Cette mise au point s'accompagne de la révélation, assez inattendue à ce stade, d'une maîtrise la mise en scène qui explose soudain au tournant du film, où l'on voit que Zombie n'est pas un rigolo mais un styliste qui cherche l'élégance tranchante du geste. Il œuvre à la construction d'une ambiance qu'il s'emploie ensuite à faire voler en éclat. En un très long plan figé où un homme tient la vie d'un autre entre ses mains et laisser flotter le doute quant à son sérieux, quant à sa relation avec sa propre violence, Zombie rend soudain très clair le fait que son cinéma n'a rien d'adolescent. De manière plus générale, à mesure que le film avance et se caractérise mieux comme une sorte de cauchemar carrollien, on perçoit un goût pour le rite et pour ce qu'on considère encore à ce stade comme un mélange des genres, autant d'éléments assez intrigants pour donner envie de voir la suite. 


Elle arrive avec the Devil's reject, deuxième volet du diptyque, qui suit la cavale de la famille meurtrière. Cette fois-ci Zombie prouve d'entrée de jeu que visuellement il n'a plus besoin de se cacher derrière un faux-semblant: scène d'ouverture, assaut d'une maison, immédiate montée d'intensité, K.O. technique au premier round. Plus généralement, il ne joue plus au rigolo et oriente plus immédiatement son récit sur ce qui semblait l'intéresser le plus dans son précédent film: la monstruosité objective de ses personnages (qui se trouvent donc surnommés "rejetons du diable"), qui est regardée avec une certaine forme d'empathie.




Ce mariage des contraires se révèle être la signature du cinéma de Zombie, qui a quelque chose d'hybride et de brut, de réfléchi et de brutal. Réfléchi par exemple en ce qu'il ne se permet pas de jouer avec ses personnages et de les prendre de haut ; il est honnête dans sa manière les représenter. Ici, de toute évidence, il les aime. C'est irrationnel mais c'est comme ça, c'est eux contre le monde entier et Zombie les préfère au monde entier. Pour autant il n'y a pas de recherches de circonstances atténuantes ni d'adoucissement, mais une sorte d'attachement inexplicable (les raisons du cœur, vous savez ce que c'est). Et tout ça s'apothéose dans un baroud d'honneur plein de bruit et de fureur, où Zombie confirme son sens de la réalisation en aboutissant à une scène esthétique et puissante qui nous fait penser à Peckinpah.
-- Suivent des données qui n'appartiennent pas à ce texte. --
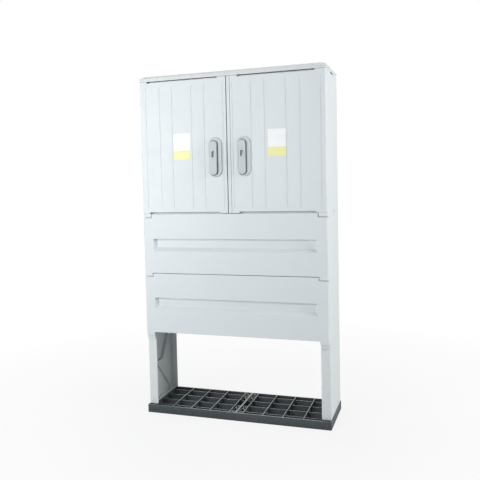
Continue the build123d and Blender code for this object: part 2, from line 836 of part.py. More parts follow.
def euro_profile(x, grow=0.0, mode=Mode.ADD):
    """The keyhole-shaped section of the lock cylinder, in the open sketch."""
    tail_r = cylinder_tail / 2 + grow
    tail_centre = cylinder_z + cylinder_r - cylinder_height + cylinder_tail / 2
    with Locations((x, cylinder_z)):
        Circle(cylinder_r + grow, mode=mode)
    with Locations((x, tail_centre)):
        Circle(tail_r, mode=mode)
    area(x - tail_r, x + tail_r, tail_centre, cylinder_z, mode)


def lever_outline(x, grow=0.0, mode=Mode.ADD):
    """The lever's outline, grown all round, in the open sketch."""
    with Locations((x, (lever_low + lever_top) / 2)):
        SlotOverall(lever_length + 2 * grow, lever_width + 2 * grow, rotation=90, mode=mode)


def handle_plate(side):
    """The oval plate, with a channel round the lever and a boss that stands in the door."""
    middle = side * handle_x
    x = spindle_x(side)
    depth_in_door = handle_proud + handle_boss_depth
    with BuildPart() as plate:
        with BuildSketch(at_depth(front)):
            with Locations((middle, handle_z)):
                SlotOverall(handle_height, handle_width, rotation=90)
        extrude(amount=handle_proud)
        fillet(plate.faces().sort_by(Axis.Y)[0].edges(), handle_round)
        with BuildSketch(at_depth(plate_face)):
            lever_outline(x, channel)
            lever_outline(x, -channel_under, Mode.SUBTRACT)
        extrude(amount=-channel_depth, mode=Mode.SUBTRACT)
        with BuildSketch(at_depth(front)):
            with Locations((middle, handle_z)):
                SlotOverall(handle_boss_height, handle_boss_width, rotation=90)
        extrude(amount=-handle_boss_depth)
        with BuildSketch(at_depth(plate_face)):
            euro_profile(x, cylinder_gap)
            with Locations((x, spindle_z)):
                Circle(spindle_r + spindle_run)
        extrude(amount=-depth_in_door, mode=Mode.SUBTRACT)
        with BuildSketch(at_depth(plate_face)):
            with Locations((x, spindle_z)):
                Circle(hub_r + seat_gap)
        extrude(amount=-(hub_height + hub_gap), mode=Mode.SUBTRACT)
    return plate.part


def handle_hub(side):
    """The disc under the lever, its round spindle with a square end, and the lever's tab."""
    x = spindle_x(side)
    hub_back = plate_face + hub_height
    with BuildPart() as hub:
        with BuildSketch(at_depth(hub_back)):
            with Locations((x, spindle_z)):
                Circle(hub_r)
        extrude(amount=hub_height)
        with BuildSketch(at_depth(hub_back)):
            with Locations((x, spindle_z)):
                Circle(spindle_r)
        extrude(amount=-(drive_front - hub_back))
        with BuildSketch(at_depth(drive_front)):
            with Locations((x, spindle_z)):
                Rectangle(square, square)
        extrude(amount=-drive_width)
        with BuildSketch(Plane.YZ.offset(x - tab_half)):
            area(lever_pin_y, plate_face + hub_height / 2, lever_pin_z - tab_r, lever_pin_z + tab_foot)
            with Locations((lever_pin_y, lever_pin_z)):
                Circle(tab_r)
                Circle(lever_pin_r, mode=Mode.SUBTRACT)
        extrude(amount=2 * tab_half)
    return hub.part


def lever_pin(side):
    """The pin that the lever tilts on."""
    with BuildPart() as pin:
        with BuildSketch(Plane.YZ.offset(spindle_x(side) - lever_pin_half)):
            with Locations((lever_pin_y, lever_pin_z)):
                Circle(lever_pin_r)
        extrude(amount=2 * lever_pin_half)
    return pin.part


def lever(side):
    """The swing lever: round about its pin at the top, with a window over the lock."""
    x = spindle_x(side)
    edge = Plane.YZ.offset(x - lever_width / 2)
    with BuildPart() as swing:
        with BuildSketch(edge):
            area(lever_front, lever_back, lever_low, lever_pin_z)
            with Locations((lever_pin_y, lever_pin_z)):
                Circle(lever_thickness / 2)
        extrude(amount=lever_width)
        with BuildSketch(at_depth(lever_front)):
            lever_outline(x)
        extrude(amount=-lever_thickness, mode=Mode.INTERSECT)
        with BuildSketch(at_depth(lever_front)):
            with Locations((x, cylinder_z)):
                SlotOverall(dish_length, dish_width, rotation=90)
        extrude(amount=-dish_depth, mode=Mode.SUBTRACT)
        with BuildSketch(at_depth(lever_front)):
            with Locations((x, cylinder_z)):
                SlotOverall(window_height, window_width, rotation=90)
        extrude(amount=-lever_thickness, mode=Mode.SUBTRACT)
        with BuildSketch(Plane.YZ.offset(x - tab_half - tab_gap)):
            area(lever_pin_y - tab_swing, lever_back, lever_pin_z - tab_r - tab_gap, lever_top)
            with Locations((lever_pin_y, lever_pin_z)):
                Circle(tab_r + tab_gap)
        extrude(amount=2 * (tab_half + tab_gap), mode=Mode.SUBTRACT)
        with BuildSketch(edge):
            with Locations((lever_pin_y, lever_pin_z)):
                Circle(lever_pin_r + pin_run)
        extrude(amount=lever_width, mode=Mode.SUBTRACT)
    return swing.part


def lock_cylinder(side):
    """The lock's keyhole-shaped housing, which goes through plate and door."""
    x = spindle_x(side)
    with BuildPart() as cylinder:
        with BuildSketch(at_depth(plate_face)):
            euro_profile(x)
            with Locations((x, cylinder_z)):
                Circle(plug_r + pin_run, mode=Mode.SUBTRACT)
        extrude(amount=-cylinder_length)
    return cylinder.part


def lock_plug(side):
    """The plug that a key turns, with its cam at the back."""
    x = spindle_x(side)
    with BuildPart() as plug:
        with BuildSketch(at_depth(plate_face - plug_proud)):
            with Locations((x, cylinder_z)):
                Circle(plug_r)
        extrude(amount=-(cylinder_length + plug_proud + cam_gap))
        with BuildSketch(at_depth(cylinder_back + cam_gap)):
            with Locations((x, cylinder_z)):
                Circle(plug_r)
            area(x - cam_width / 2, x + cam_width / 2, cylinder_z - cam_reach, cylinder_z)
        extrude(amount=-cam_sheet)
        with BuildSketch(at_depth(plate_face - plug_proud)):
            area(x - key_width / 2, x + key_width / 2,
                 cylinder_z - key_height / 2, cylinder_z + key_height / 2)
        extrude(amount=-key_depth, mode=Mode.SUBTRACT)
    return plug.part


# Pinion: involute teeth, each flank an arc through three points of its involute
base_r = pitch_r * math.cos(math.radians(pressure))
tip_r = pitch_r + addendum_share * module_size
root_r = pitch_r - dedendum_share * module_size
half_tooth = (tooth_pitch / 2 - backlash / 2) / 2 / pitch_r
flank_radii = (base_r, (base_r + tip_r) / 2, tip_r)


def roll_angle(radius):
    """How far the involute has turned from its start on the base circle to a radius."""
    lean = math.sqrt((radius / base_r) ** 2 - 1)
    return lean - math.atan(lean)


def flank_point(centre, radius, flank, turn):
    """A point of one flank of the tooth that stands at the angle turn."""
    angle = turn + flank * (half_tooth + roll_angle(pitch_r) - roll_angle(max(radius, base_r)))
    return (centre + radius * math.cos(angle), spindle_z + radius * math.sin(angle))


def drive_pinion(side):
    """The pinion on the spindle's square end."""
    x = spindle_x(side)
    with BuildPart() as pinion:
        with BuildSketch(at_depth(drive_front)):
            with Locations((x, spindle_z)):
                Circle(root_r)
            for n in range(teeth):
                turn = n * 2 * math.pi / teeth
                lower = [flank_point(x, r, -1, turn) for r in flank_radii]
                upper = [flank_point(x, r, 1, turn) for r in reversed(flank_radii)]
                foot = [flank_point(x, root_sink * root_r, flank, turn) for flank in (1, -1)]
                with BuildLine():
                    Line(foot[1], lower[0])
                    ThreePointArc(*lower)
                    Line(lower[-1], upper[0])
                    ThreePointArc(*upper)
                    Line(upper[-1], foot[0])
                    Line(foot[0], foot[1])
                make_face()
            with Locations((x, spindle_z)):
                Rectangle(square, square, mode=Mode.SUBTRACT)
        extrude(amount=-drive_width)
    return pinion.part


# Rods: a flat bar with rack teeth where it passes the pinion
def rod(centre, rack_side, travel, end_z):
    """A lock rod; travel is how its rack moves, up or down, to unlock."""
    face = centre + rack_side * rack_root
    outer = centre + rack_side * rack_back
    tip = centre + rack_side * (pitch_r - addendum_share * module_size)
    pitch_line = centre + rack_side * pitch_r
    mesh = 1.5 * tooth_pitch
    rack_low = min(spindle_z - mesh, spindle_z - travel - mesh)
    rack_high = max(spindle_z + mesh, spindle_z - travel + mesh)
    lean = math.tan(math.radians(pressure))
    half_width = (tooth_pitch / 2 - backlash / 2) / 2
    root_half = half_width + abs(face - pitch_line) * lean
    tip_half = half_width - abs(tip - pitch_line) * lean
    count = int((rack_high - rack_low) / tooth_pitch) + 2
    with BuildPart() as bar:
        with BuildSketch(at_depth(drive_front)):
            area(min(face, outer), max(face, outer), min(end_z, rack_low), max(end_z, rack_high))
            for n in range(-count, count):
                z = spindle_z + (n + 0.5) * tooth_pitch
                if rack_low + half_width + rack_land < z < rack_high - half_width - rack_land:
                    Polygon((face, z - root_half), (tip, z - tip_half), (tip, z + tip_half),
                            (face, z + root_half))
        extrude(amount=-drive_width)
    return bar.part


def upper_rod(side):
    """The rod that locks the door at the top: it goes down to unlock."""
    return rod(spindle_x(side), -side, -stroke, lip_low - rod_tip_gap)


def lower_rod(side):
    """The rod that locks the door at the bottom: it goes up to unlock."""
    return rod(spindle_x(side), side, stroke, floor_lip_top + rod_tip_gap)


def gear_case(side):
    """The case that carries the pinion and both racks on the door's inner side."""
    x = spindle_x(side)
    case_front = front + skin
    case_inner = drive_front - rod_gap
    with BuildPart() as case:
        with BuildSketch(at_depth(case_front)):
            with Locations((x, spindle_z)):
                Rectangle(2 * case_half_width, 2 * case_half_height)
        extrude(amount=-(drive_back + rod_gap - case_front))
        with BuildSketch(at_depth(case_front)):
            with Locations((side * handle_x, handle_z)):
                SlotOverall(handle_boss_height + 4 * seat_gap, handle_boss_width + 4 * seat_gap, rotation=90)
        extrude(amount=-(handle_boss_depth - skin + seat_gap), mode=Mode.SUBTRACT)
        with BuildSketch(at_depth(case_inner)):
            with Locations((x, spindle_z)):
                Circle(tip_r + 2 * rod_gap)
            for rack_side in (-1, 1):
                inner = x + rack_side * (pitch_r - module_size)
                outer = x + rack_side * (rack_back + rod_gap)
                area(min(inner, outer), max(inner, outer),
                     spindle_z - case_half_height, spindle_z + case_half_height)
        extrude(amount=-(drive_width + 2 * rod_gap), mode=Mode.SUBTRACT)
        with BuildSketch(at_depth(case_front)):
            with Locations((x, spindle_z)):
                Circle(spindle_r + case_gap)
        extrude(amount=-(case_inner - case_front), mode=Mode.SUBTRACT)
    return case.part


def gear_cover(side):
    """The sheet that closes the gear case."""
    with BuildPart() as lid:
        with BuildSketch(at_depth(drive_back + rod_gap)):
            with Locations((spindle_x(side), spindle_z)):
                Rectangle(2 * case_half_width, 2 * case_half_height)
        extrude(amount=-case_cover)
    return lid.part


def rod_guides(side):
    """Two guides on the door's inner side, near the rods' ends."""
    half_slot = rod_bar / 2 + rod_gap
    with BuildPart() as guides:
        for rack_side, level in ((-side, door_high - guide_inset - guide_height),
                                 (side, door_low + guide_inset)):
            centre = spindle_x(side) + rack_side * (rack_root + rack_back) / 2
            with BuildSketch(at_depth(front + skin)):
                area(centre - rod_bar / 2 - guide_wall, centre + rod_bar / 2 + guide_wall,
                     level, level + guide_height)
            extrude(amount=-(drive_back + guide_wall - front - skin))
            with BuildSketch(at_depth(drive_front - rod_gap)):
                area(centre - half_slot, centre + half_slot, level, level + guide_height)
            extrude(amount=-(drive_width + 2 * rod_gap), mode=Mode.SUBTRACT)
    return guides.part


handle_pieces = (
    handle_plate, handle_hub, lever_pin, lever, lock_cylinder, lock_plug,
    drive_pinion, upper_rod, lower_rod, gear_case, gear_cover, rod_guides,
)
for make_piece in handle_pieces:
    keep(make_piece(-1), f"left_{make_piece.__name__}")
    keep(make_piece(1), f"right_{make_piece.__name__}")
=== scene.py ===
"""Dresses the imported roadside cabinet: finishes, small fittings, floor, lights and camera."""
import json
import math

import bmesh
import bpy
from mathutils import Matrix, Vector


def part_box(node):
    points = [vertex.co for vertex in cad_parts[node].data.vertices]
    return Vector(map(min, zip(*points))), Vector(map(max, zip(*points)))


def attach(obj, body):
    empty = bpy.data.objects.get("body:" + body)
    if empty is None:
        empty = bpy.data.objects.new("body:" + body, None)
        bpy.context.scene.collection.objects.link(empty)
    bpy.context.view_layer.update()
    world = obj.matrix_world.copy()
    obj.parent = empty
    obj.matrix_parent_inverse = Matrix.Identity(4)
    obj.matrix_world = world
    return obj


bl_info = {
    "name": "Roadside Cabinet",
    "version": (1, 0, 0),
    "blender": (4, 5, 0),
    "location": "View3D > Sidebar > Cabinet",
    "description": "Finishes, small fittings and a studio for a two-door roadside cabinet",
    "category": "Object",
}

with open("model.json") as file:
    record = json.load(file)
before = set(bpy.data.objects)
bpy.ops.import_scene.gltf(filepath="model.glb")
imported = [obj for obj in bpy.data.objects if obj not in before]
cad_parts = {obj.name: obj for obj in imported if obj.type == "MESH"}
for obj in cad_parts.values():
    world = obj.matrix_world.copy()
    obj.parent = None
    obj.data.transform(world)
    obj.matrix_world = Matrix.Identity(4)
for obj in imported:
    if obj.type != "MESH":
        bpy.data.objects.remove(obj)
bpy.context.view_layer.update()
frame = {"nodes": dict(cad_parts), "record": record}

WHITE = (1.0, 1.0, 1.0, 1.0)
SIDES = {"left": -1, "right": 1}  # where each side lies from the middle, along x


def colour(red, green, blue):
    """A screen colour, from 0 to 255, as the linear colour that shaders take."""
    def linear(value):
        value /= 255
        return value / 12.92 if value <= 0.04045 else ((value + 0.055) / 1.055) ** 2.4
    return (linear(red), linear(green), linear(blue), 1.0)


# Shader building

def seen_rays(tree):
    """1 for rays that show the stage (camera, glossy, transmission), and 0 for light on the cabinet."""
    rays = tree.nodes.new("ShaderNodeLightPath")
    seen = rays.outputs["Is Camera Ray"]
    for kind in ("Is Glossy Ray", "Is Transmission Ray"):
        larger = tree.nodes.new("ShaderNodeMath")
        larger.operation = "MAXIMUM"
        tree.links.new(seen, larger.inputs[0])
        tree.links.new(rays.outputs[kind], larger.inputs[1])
        seen = larger.outputs[0]
    return seen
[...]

Parce que oui, le nom est lâché: s'il fallait chercher un père spirituel au cinéma de Rob Zombie il serait inutile d'aller fouiller dans le genre ou la série B, c'est bien vers ce vieux dérangé de Samuel Peckinpah qu'il faudrait se tourner. Dans ce choix de magnifier la représentation de l'ignoble pour voir un peu si ça ferait pas des étincelles d'appuyer là où ça fait mal, dans cette foi en l'obscurité, dans cet attachement puissant à l'ange dans le diable, Rob Zombie nous apparaît comme l'unique descendant digne de ce nom de l'auteur de la Horde Sauvage et de Pat Garret et Billy the Kid. D'ailleurs c'est pas compliqué: dans la représentation sacralisée de la violence et la maîtrise du grand chambard aussi bien méta que physique qu'elle provoque (et avec quelques intermédiaires que nous ne prendrons pas le temps de sortir du placard aujourd'hui) nous posons une filiation le Caravage → Sam Peckinpah → Rob Zombie.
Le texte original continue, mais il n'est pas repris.